--- OBJECTIVE ---
Copy the data exactly from the line that contains "Write part 2 of" through the line that contains "rings, pores, flecks", keeping both end lines and leaving out everything else.

--- EXTRACTED MATERIAL ---
□ □ □ □

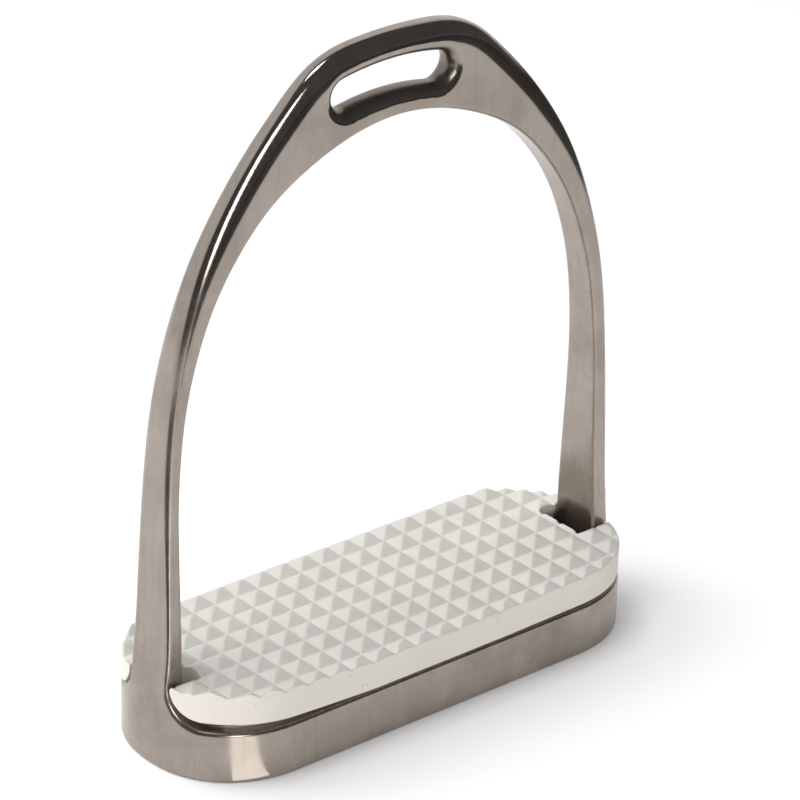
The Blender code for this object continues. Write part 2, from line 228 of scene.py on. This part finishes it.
# ------------------------------------------------------------------ surface nets
def nets(F, origin, step):
    """Quads round the zero set of a grid F (nx, ny, nz); negative is inside."""
    S = F < 0
    nx, ny, nz = F.shape
    c = S[:-1, :-1, :-1].astype(np.int8)
    for dx, dy, dz in ((1, 0, 0), (0, 1, 0), (0, 0, 1), (1, 1, 0), (1, 0, 1), (0, 1, 1), (1, 1, 1)):
        c = c + S[dx:nx - 1 + dx, dy:ny - 1 + dy, dz:nz - 1 + dz]
    act = (c > 0) & (c < 8)
    idx = np.full(act.shape, -1, np.int64)
    I, J, K = np.nonzero(act)
    idx[I, J, K] = np.arange(len(I))
    acc, cnt = np.zeros((len(I), 3)), np.zeros(len(I))
    for ax in range(3):
        o1, o2 = [i for i in range(3) if i != ax]
        for a in (0, 1):
            for b in (0, 1):
                p0 = [I.copy(), J.copy(), K.copy()]
                p0[o1] = p0[o1] + a
                p0[o2] = p0[o2] + b
                p1 = [q.copy() for q in p0]
                p1[ax] = p1[ax] + 1
                f0, f1 = F[tuple(p0)], F[tuple(p1)]
                m = (f0 < 0) != (f1 < 0)
                t = f0[m] / (f0[m] - f1[m])
                q = np.stack([p[m].astype(float) for p in p0], 1)
                q[:, ax] += t
                acc[m] += q
                cnt[m] += 1
    V = acc / cnt[:, None] * step + origin
    quads = []
    for ax in range(3):
        o1, o2 = (ax + 1) % 3, (ax + 2) % 3
        sl0 = [slice(None)] * 3
        sl1 = [slice(None)] * 3
        sl0[ax], sl1[ax] = slice(0, -1), slice(1, None)
        a, b = S[tuple(sl0)], S[tuple(sl1)]
        e = np.nonzero(a != b)
        e = [q.copy() for q in e]
        ok = (e[o1] > 0) & (e[o2] > 0) & (e[o1] < F.shape[o1] - 1) & (e[o2] < F.shape[o2] - 1)
        e = [q[ok] for q in e]
        inside = a[tuple(e)]
        cells = []
        for d1, d2 in ((-1, -1), (0, -1), (0, 0), (-1, 0)):
            q = [v.copy() for v in e]
            q[o1] = q[o1] + d1
            q[o2] = q[o2] + d2
            cells.append(idx[tuple(q)])
        Q = np.stack(cells, 1)
        Q[~inside] = Q[~inside][:, ::-1]
        quads.append(Q)
    return V, np.vstack(quads)


def settle(V, func, h, rounds):
    """Moves the points onto the zero set and returns them with unit normals."""
    for r in range(rounds + 1):
        g = np.empty_like(V)
        for a in range(3):
            e = np.zeros(3)
            e[a] = h
            g[:, a] = (func(V + e) - func(V - e)) / (2 * h)
        n = np.linalg.norm(g, axis=1)[:, None]
        if r == rounds:
            return V, g / np.maximum(n, 1e-9)
        f = func(V)[:, None]
        move = -f * g / np.maximum(n * n, 0.05)
        L = np.linalg.norm(move, axis=1)[:, None]
        V = V + move * np.minimum(1.0, 0.6 / np.maximum(L, 1e-9))
    return V, g


def mesh_from(name, V, Q, N, attrs=()):
    me = bpy.data.meshes.new(name)
    me.vertices.add(len(V))
    me.vertices.foreach_set("co", (V * 0.001).astype(np.float32).ravel())
    me.loops.add(Q.size)
    me.loops.foreach_set("vertex_index", Q.astype(np.int32).ravel())
    me.polygons.add(len(Q))
    me.polygons.foreach_set("loop_start", (np.arange(len(Q)) * 4).astype(np.int32))
    me.polygons.foreach_set("loop_total", np.full(len(Q), 4, np.int32))
    me.update(calc_edges=True)
    me.validate()
    me.polygons.foreach_set("use_smooth", np.ones(len(me.polygons), bool))
    me.normals_split_custom_set_from_vertices(N.astype(np.float32).tolist())
    for n, v in attrs:
        at = me.attributes.new(n, "FLOAT", "POINT")
        at.data.foreach_set("value", np.asarray(v, np.float32))
    ob = bpy.data.objects.new(name, me)
    bpy.context.scene.collection.objects.link(ob)
    return ob


def build_iron(step):
    x = np.arange(0.0, A + 1.6, step)
    y = np.arange(0.0, B + 1.6, step)
    z = np.arange(-1.5, OUTER[0][1] + 1.6, step) + 0.013
    X, Z = np.meshgrid(x, z, indexing="ij")
    dO = S_OUT.distance(X.ravel(), Z.ravel()).reshape(X.shape)
    dI = -S_IN.distance(X.ravel(), Z.ravel()).reshape(X.shape)
    Xb, Yb = np.meshgrid(x, y, indexing="ij")
    dB = d_base(Xb.ravel(), Yb.ravel()).reshape(Xb.shape)
    dWp = windows_distance(Xb, Yb)

    def mir(F, ax):
        return np.concatenate([np.flip(F, ax).take(range(0, F.shape[ax] - 1), ax), F], ax)
    xs, ys = mir(-x, 0) * 1.0, mir(-y, 0) * 1.0
    xs = np.r_[-x[:0:-1], x]
    ys = np.r_[-y[:0:-1], y]
    dO, dI, dB, dWp = mir(dO, 0), mir(dI, 0), mir(mir(dB, 0), 1), mir(mir(dWp, 0), 1)
    Xs, Zs = np.meshgrid(xs, z, indexing="ij")
    dE = eye_distance(Xs, Zs)
    F = np.empty((len(xs), len(ys), len(z)), np.float32)
    for k in range(len(z)):
        zk = np.full((len(xs), len(ys)), z[k])
        F[:, :, k] = iron_f(None, np.broadcast_to(ys, zk.shape), zk, dO[:, k][:, None] + 0 * zk,
                            dI[:, k][:, None] + 0 * zk, dB, dE[:, k][:, None] + 0 * zk, dWp)
    F = F + 1e-5
    V, Q = nets(F, np.array((xs[0], ys[0], z[0])), step)
    V, N = settle(V, iron_at, 0.04, 2)
    skin = smooth5((2.4 - eye_distance(V[:, 0], V[:, 2])) / 1.8)
    return mesh_from("iron_casting_surface", V, Q, N, (("skin", skin),))


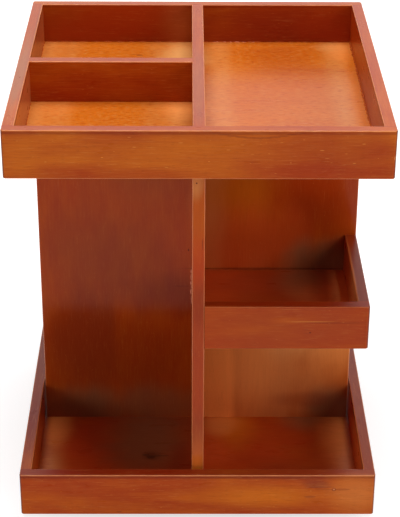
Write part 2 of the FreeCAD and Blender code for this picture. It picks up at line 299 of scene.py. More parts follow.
def fibres(finish, place):
    """Fine streaks along the board, from coarse to hair thin."""
    coarse = finish.noise(place, (0.03, 0.8, 0.8), detail=3.0, roughness=0.6, distortion=0.3)
    fine = finish.noise(place, (0.08, 4.0, 4.0), detail=2.0, roughness=0.6)
    return coarse * 0.6 + fine * 0.4


def dashes(finish, place, length, width, kept):
    """Short dashes along the fibres: the share that is kept of a field of long cells."""
    stretch = (1 / length, 1 / width, 1 / width)
    cells = {"Vector": finish.stretched(place, stretch), "Scale": 1.0, "Randomness": 1.0}
    near = finish.node("TexVoronoi", {}, cells, out="Distance")
    lot = finish.split(near.also("Color"))[0]
    return (1 - finish.smooth(near, 0.12, 0.3)) * (1 - finish.smooth(lot, kept - 0.02, kept))


print("growth rings about", ring_width, "mm apart")


# %% All patterns of one board
def wood_patterns(finish, place):
    """What the wood itself gives, each from 0 to 1, and the place that it was worked out at."""
    return SimpleNamespace(
        place=place,
        clouds=finish.noise(place, (0.011, 0.03, 0.03), detail=3.0, roughness=0.55,
                            distortion=0.4),
        soak=finish.noise(place, (0.04, 0.12, 0.12), detail=3.0),
        fibre=fibres(finish, place),
        rings=growth_rings(finish, place),
        pores=dashes(finish, place, length=5.0, width=0.42, kept=0.34),
        flecks=dashes(finish, place, length=3.2, width=0.5, kept=0.03),
        strokes=finish.noise(place, (0.09, 1.3, 1.3), detail=3.0, roughness=0.7),
    )


print("a board's patterns: clouds, soak, fibre, rings, pores, flecks and strokes")

# %% [markdown]
# ## Patches and marks
# The stain on the real one is uneven. It was sprayed on, so it lies deeper in the middle of
# a board and thinner in the inner corners, and here and there a stretch is redder or more
# orange than the rest. A patch is an ellipsoid with a soft edge, placed in the organizer's
# own millimetres, and the clouds of the wood fray it. A mark is the same with a crisp edge:
# a pale fleck, a small knot or a scratch. Painted vertices could do this too, but a board has
# few of them, and a shape that is worked out in the shader is sharp at any distance.

# %% Stains
# Several stains also stand for light and shade where they are used; names ending in _and_light or
# _and_shade say which.
stain_deep = colour(110, 30, 10)
stain_red = colour(160, 50, 9)
stain_orange = colour(206, 106, 18)
stain_thin = colour(232, 154, 74)
stain_straw = colour(212, 142, 78)
brown_stain_and_light = colour(216, 130, 70)
stain_plum = colour(132, 58, 30)
stain_rust = colour(130, 44, 16)
# painted shade: a brown for the shaded upper part of the left bay
umber_shade = colour(150, 72, 26)
# painted shade: a brown laid where the side rails and the shelf cast shadows in the corners of the
# bays and on the floors
painted_shade_brown = colour(134, 86, 54)
stain_cherry = colour(184, 56, 16)
copper_stain_and_light = colour(200, 78, 30)
pale_stain_and_light = colour(242, 182, 112)
wine_stain_and_shade = colour(128, 24, 4)
garnet_stain_and_shade = colour(130, 31, 9)
amber_stain_and_light = colour(252, 150, 74)
# painted shade and sheen: a grey that tints the shadowed corners of the bays, and the top rims
# where the lacquer reflects the white studio
grey_shade_and_sheen = colour(168, 120, 88)
coral_light = colour(240, 124, 52)
clay_light = colour(176, 94, 54)
bare_edge_and_highlight = colour(236, 158, 104)
pore_dark = colour(72, 18, 5)
knot_black = colour(34, 16, 8)
end_grain_stain = colour(92, 36, 16)
print("the deepest stain:", [round(v, 3) for v in stain_deep])


# %% Patches
def patch(stain, centre, reach, strength, hides=0.0, crisp=False):
    """A stain round a centre. hides is how far it covers the figure of the wood."""
    return {"stain": stain, "centre": centre, "reach": reach, "strength": strength,
            "crisp": crisp, "hides": hides}


def mark(stain, centre, reach, strength):
    return patch(stain, centre, reach, strength, crisp=True)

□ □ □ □

--- RIGHT ANSWER ---
Write part 2 of the FreeCAD and Blender code for this picture. It picks up at line 299 of scene.py. More parts follow.
def fibres(finish, place):
    """Fine streaks along the board, from coarse to hair thin."""
    coarse = finish.noise(place, (0.03, 0.8, 0.8), detail=3.0, roughness=0.6, distortion=0.3)
    fine = finish.noise(place, (0.08, 4.0, 4.0), detail=2.0, roughness=0.6)
    return coarse * 0.6 + fine * 0.4


def dashes(finish, place, length, width, kept):
    """Short dashes along the fibres: the share that is kept of a field of long cells."""
    stretch = (1 / length, 1 / width, 1 / width)
    cells = {"Vector": finish.stretched(place, stretch), "Scale": 1.0, "Randomness": 1.0}
    near = finish.node("TexVoronoi", {}, cells, out="Distance")
    lot = finish.split(near.also("Color"))[0]
    return (1 - finish.smooth(near, 0.12, 0.3)) * (1 - finish.smooth(lot, kept - 0.02, kept))


print("growth rings about", ring_width, "mm apart")


# %% All patterns of one board
def wood_patterns(finish, place):
    """What the wood itself gives, each from 0 to 1, and the place that it was worked out at."""
    return SimpleNamespace(
        place=place,
        clouds=finish.noise(place, (0.011, 0.03, 0.03), detail=3.0, roughness=0.55,
                            distortion=0.4),
        soak=finish.noise(place, (0.04, 0.12, 0.12), detail=3.0),
        fibre=fibres(finish, place),
        rings=growth_rings(finish, place),
        pores=dashes(finish, place, length=5.0, width=0.42, kept=0.34),
        flecks=dashes(finish, place, length=3.2, width=0.5, kept=0.03),
        strokes=finish.noise(place, (0.09, 1.3, 1.3), detail=3.0, roughness=0.7),
    )


print("a board's patterns: clouds, soak, fibre, rings, pores, flecks and strokes")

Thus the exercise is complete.